O-rings materials are chosen for specific locations depending on the anticipated temperature exposure during operation (Table 1). The most common general-purpose types are Buna N, Viton and Teflon.

Table 1 ^[2] – Operating Temperature Limits for O-ring Sealing Materials

Figure 2 [3] – Debris Ladden Door Seal

In order for the O-ring to function properly it must be smooth, free of debris (Fig. 2), rounded (as opposed to flat), crack or scratch free and properly lubricated. Whenever an O – ring seal is exposed, such as the opening and closing of the front door of a single chamber vacuum furnace, the O – ring should be wiped clean prior to each run. Carefully running ones finger in a tight fitting latex glove over the O – ring surface is a good way to detect minute defects or particles (e.g. dirt, metal fines) on the surface. The O – ring should be wiped clean with alcohol using a clean soft cloth then high-quality silicone vacuum grease applied in a very light coating to aid in sealing. Despite what one may think, excess vacuum grease does not aid in sealing and should be removed, as it is getter for shop debris, which will interfere with the O – ring’s ability to seal.

O-ring Failures ^[4]

O-ring seals often fail prematurely in applications because of either improper design or material selection. From the end-user’s point of view, a seal can fail in three (3) general ways:

• Leaking
• Contamination
• Change in Appearance

Contributing factors are pressure/vacuum induced stress and thermally induced stress. Elevated temperatures may cause seal degradation, swelling or outgassing. Pressure or vacuum environments (or altering between the two) can cause outgassing and weight loss.
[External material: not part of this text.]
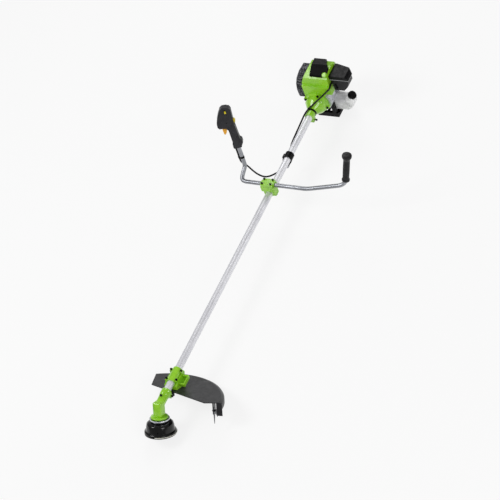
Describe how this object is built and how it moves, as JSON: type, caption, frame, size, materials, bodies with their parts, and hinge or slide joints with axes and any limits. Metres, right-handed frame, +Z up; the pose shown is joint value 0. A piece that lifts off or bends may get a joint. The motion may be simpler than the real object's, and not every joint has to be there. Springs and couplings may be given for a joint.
{
  "type": "string trimmer",
  "caption": "Petrol string trimmer with a straight shaft, cow-horn handlebar, guard, bump-feed line head and two-stroke engine.",
  "frame": {"origin": "middle of the bounding box on the floor that the trimmer lies on", "axes": "+X along the shaft from the trimmer head to the engine, +Y to the operator's right, +Z up"},
  "size_m": [1.8441, 0.5915, 0.4633],
  "materials": {
    "green_alloy": "gloss",
    "bearing_steel": "satin",
    "gear_steel": "satin",
    "zinc_plate": "polished",
    "black_nylon": "matte",
    "spool_nylon": "matte",
    "cutting_nylon": "gloss",
    "guard_plastic": "matte",
    "knife_steel": "satin",
    "screw_steel": "satin",
    "tube_aluminium": "anodised",
    "bush_bronze": "satin",
    "bar_aluminium": "satin",
    "grip_rubber": "matte",
    "grip_plastic": "matte",
    "orange_plastic": "gloss",
    "yellow_plastic": "gloss",
    "cable_sheath": "matte",
    "drum_iron": "machined",
    "friction_lining": "matte",
    "cast_aluminium": "cast",
    "shroud_plastic": "gloss",
    "cover_plastic": "matte",
    "base_plastic": "matte",
    "ceramic": "glazed ceramic",
    "muffler_steel": "matte",
    "lever_brass": "satin",
    "primer_rubber": "translucent",
    "filter_foam": "open foam",
    "tank_plastic": "translucent"
  },
  "bodies": {
    "frame": {"gearbox_housing": "green_alloy", "ball_bearings": "bearing_steel", "guard": "guard_plastic", "guard_bracket": "green_alloy", "line_knife": "knife_steel", "m5_screws": "screw_steel", "main_tube": "tube_aluminium", "shaft_bushes": "bush_bronze", "hanger_clamp": "cover_plastic", "clamp_base": "green_alloy", "clamp_cap": "green_alloy", "handlebar": "bar_aluminium", "plain_grip": "grip_rubber", "throttle_grip_left": "grip_plastic", "throttle_grip_right": "grip_plastic", "throttle_cable": "cable_sheath", "cable_clips": "cover_plastic", "clutch_housing": "green_alloy", "fan_case": "cast_aluminium", "crankcase": "cast_aluminium", "cylinder_block": "cast_aluminium", "spark_plug": "ceramic", "ignition_coil": "cover_plastic", "muffler": "muffler_steel", "muffler_cover": "cover_plastic", "carburettor": "cast_aluminium", "air_filter": "filter_foam", "filter_base": "base_plastic", "engine_shroud": "shroud_plastic", "top_cover": "cover_plastic", "fuel_tank": "tank_plastic", "engine_foot": "cover_plastic", "starter_housing": "cover_plastic"},
    "head": {"output_shaft": "gear_steel", "flange_plate": "zinc_plate", "head_housing": "black_nylon", "head_cover": "black_nylon", "cutting_line": "cutting_nylon"},
    "spool": {"line_spool": "spool_nylon", "bump_knob": "black_nylon"},
    "drive_line": {"bevel_pinion": "gear_steel", "drive_shaft": "gear_steel", "clutch_drum": "drum_iron"},
    "engine_rotor": {"clutch_shoes": "friction_lining", "flywheel": "cast_aluminium", "crankshaft": "gear_steel"},
    "piston_assembly": {"piston": "cast_aluminium", "connecting_rod": "gear_steel"},
    "trigger_body": {"trigger": "orange_plastic"},
    "lockout_body": {"lockout_lever": "yellow_plastic"},
    "switch_body": {"stop_switch": "yellow_plastic"},
    "throttle_lever_body": {"throttle_lever": "lever_brass"},
    "choke_body": {"choke_lever": "cover_plastic"},
    "primer_body": {"primer_bulb": "primer_rubber"},
    "knob_body": {"cover_knob": "shroud_plastic"},
    "cap_body": {"fuel_cap": "cover_plastic"},
    "filter_lid": {"filter_cover": "cover_plastic"},
    "pulley_body": {"starter_pulley": "spool_nylon"},
    "pull_handle": {"starter_handle": "cover_plastic"},
    "ring_body": {"hanger_ring": "bearing_steel"}
  },
  "joints": [
    {"name": "head_spin", "type": "hinge", "parent": "frame", "child": "head", "pos_m": [-0.85594, 0.09688, 0.05422], "axis": [0.5, 0, 0.866], "continuous": true},
    {"name": "bump_press", "type": "slide", "parent": "head", "child": "spool", "axis": [0.5, 0, 0.866], "range_m": [0, 0.005], "stiffness_N_per_m": 3000, "springref_m": -0.004},
    {"name": "drive_spin", "type": "hinge", "parent": "frame", "child": "drive_line", "pos_m": [-0.81594, 0.09688, 0.1235], "axis": [1, 0, 0], "continuous": true},
    {"name": "engine_spin", "type": "hinge", "parent": "frame", "child": "engine_rotor", "pos_m": [0.78406, 0.09688, 0.1235], "axis": [1, 0, 0], "continuous": true},
    {"name": "piston_stroke", "type": "slide", "parent": "frame", "child": "piston_assembly", "axis": [0, 0, 1], "range_m": [-0.034, 0]},
    {"name": "trigger_pull", "type": "hinge", "parent": "frame", "child": "trigger_body", "pos_m": [0.36724, 0.25433, 0.39387], "axis": [-0.8437, -0.4535, 0.2872], "range_deg": [0, 16], "stiffness_Nm_per_rad": 0.6, "springref_deg": -11.46},
    {"name": "throttle_lever_turn", "type": "hinge", "parent": "frame", "child": "throttle_lever_body", "pos_m": [0.83906, 0.03788, 0.2035], "axis": [0, 0, 1], "range_deg": [-60, 0]},
    {"name": "lockout_press", "type": "hinge", "parent": "frame", "child": "lockout_body", "pos_m": [0.37077, 0.23806, 0.37855], "axis": [-0.8437, -0.4535, 0.2872], "range_deg": [0, 7], "stiffness_Nm_per_rad": 0.4, "springref_deg": -11.46},
    {"name": "stop_switch_slide", "type": "slide", "parent": "frame", "child": "switch_body", "axis": [0.253, 0.136, 0.9579], "range_m": [0, 0.005]},
    {"name": "choke_turn", "type": "hinge", "parent": "frame", "child": "choke_body", "pos_m": [0.78806, 0.00088, 0.1895], "axis": [1, 0, 0], "range_deg": [0, 75]},
    {"name": "primer_press", "type": "slide", "parent": "frame", "child": "primer_body", "axis": [1, 0, 0], "range_m": [0, 0.003], "stiffness_N_per_m": 400, "springref_m": -0.001},
    {"name": "cover_knob_turn", "type": "hinge", "parent": "frame", "child": "knob_body", "pos_m": [0.78306, 0.03238, 0.2607], "axis": [-0.5822, 0, 0.8131], "range_deg": [0, 270]},
    {"name": "fuel_cap_turn", "type": "hinge", "parent": "frame", "child": "cap_body", "pos_m": [0.84306, -0.00912, 0.0815], "axis": [0, -0.7071, 0.7071], "range_deg": [0, 300]},
    {"name": "filter_cover_lift", "type": "slide", "parent": "frame", "child": "filter_lid", "axis": [0, 0, 1], "range_m": [0, 0.06]},
    {"name": "starter_pull", "type": "slide", "parent": "frame", "child": "pull_handle", "axis": [0, 0, 1], "range_m": [0, 0.09], "stiffness_N_per_m": 60, "springref_m": -0.05},
    {"name": "starter_pulley_turn", "type": "hinge", "parent": "frame", "child": "pulley_body", "pos_m": [0.88906, 0.09688, 0.1235], "axis": [1, 0, 0], "range_deg": [0, 160]},
    {"name": "ring_swing", "type": "hinge", "parent": "frame", "child": "ring_body", "pos_m": [0.45106, 0.11888, 0.0925], "axis": [0, 1, 0], "range_deg": [-60, 60]}
  ],
  "couplings": [
    {"joint": "drive_spin", "follows": "head_spin", "ratio": 1.3333},
    {"joint": "throttle_lever_turn", "follows": "trigger_pull", "ratio": -3.75},
    {"joint": "starter_pulley_turn", "follows": "starter_pull", "rad_per_m": 30.303}
  ]
}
O-ring failures can be classified into the following general categories:

1. Abrasion (Fig. 3a) – The seal or parts of the seal exhibit a flat surface parallel to the direction or motion. Loose particles and scrapes are often found on the seal surface. Contributing factors include: rough sealing surfaces; excessive temperature; process environment containing abrasive particles; dynamic motion and poor elastomer surface finish.
2. Flattening or Over Compression (Fig. 3b) – The seal exhibits a flat-sided cross-section, the flat sides corresponding to the mating seal surfaces. Contributing factors include: excessive compression; excessive temperature; incompletely cured elastomer; elastomers with high compression set and excessive volume swell.
3. Degradation – The seal exhibits blisters, cracks, pits, void or pockmarks on its surface. Absorption of gas at high pressure and the subsequent rapid decrease in pressure. The absorbed gas blisters and ruptures the elastomer surface as the pressure is rapidly removed. Contributing factors include: rapid pressure changes; low-modulus/hardness elastomers and incompatibility with the pressure/vacuum or thermal environment.
4. Extrusion (Fig. 3c) – The seal develops ragged edges (generally on the low-pressure side) that appear tattered. Contributing factors include: excessive clearances; excessive pressure; low-modulus/hardness elastomers, excessive gland fill; irregular clearance gaps, sharp gland edges and improper sizing.
5. Installation damage (Fig. 3d) – The seal or parts of the seal may exhibit small cuts, nicks or gashes. Contributing factors include: Poor techniques; improper tools, sharp edges on glands or components; improper sizing of elastomer; low-modulus/hardness elastomer and elastomer surface contamination.
6. Over compression (Fig. 3e) – The seal exhibits parallel flat surfaces (corresponding to the contact areas) and may develop circumferential splits within the flattened surfaces. Contributing factors include: improper design (failure to account for thermal volume changes or excessive compression).
7. Thermal Degradation – The seal may exhibit radial cracks located on the highest temperature surfaces. In addition, certain elastomers may exhibit signs of softening—a shiny surface as a result of excessive temperatures. Contributing factors include: elastomer thermal properties; excessive temperature excursions or cycling.
8. Plasma Degradation (Fig. 3f) – The seal often exhibits discoloration, as well as powdered residue on the surface and possible erosion of elastomer in the exposed areas. Contributing factors include: Chemical reactivity of the plasma. Ion bombardment (sputtering). Electron bombardment (heating). Improper gland design. Incompatible seal material.
9. Other – Spiral failure (Fig. 3g) in which the seal exhibits cuts or marks which spiral around the circumference. Contributing factors include: difficult or tight installation (static); slow reciprocating speed; low-modulus/hardness elastomer; irregular O-ring surface finish (including excessive parting line); excessive gland width; irregular or rough gland surface finish and inadequate lubrication.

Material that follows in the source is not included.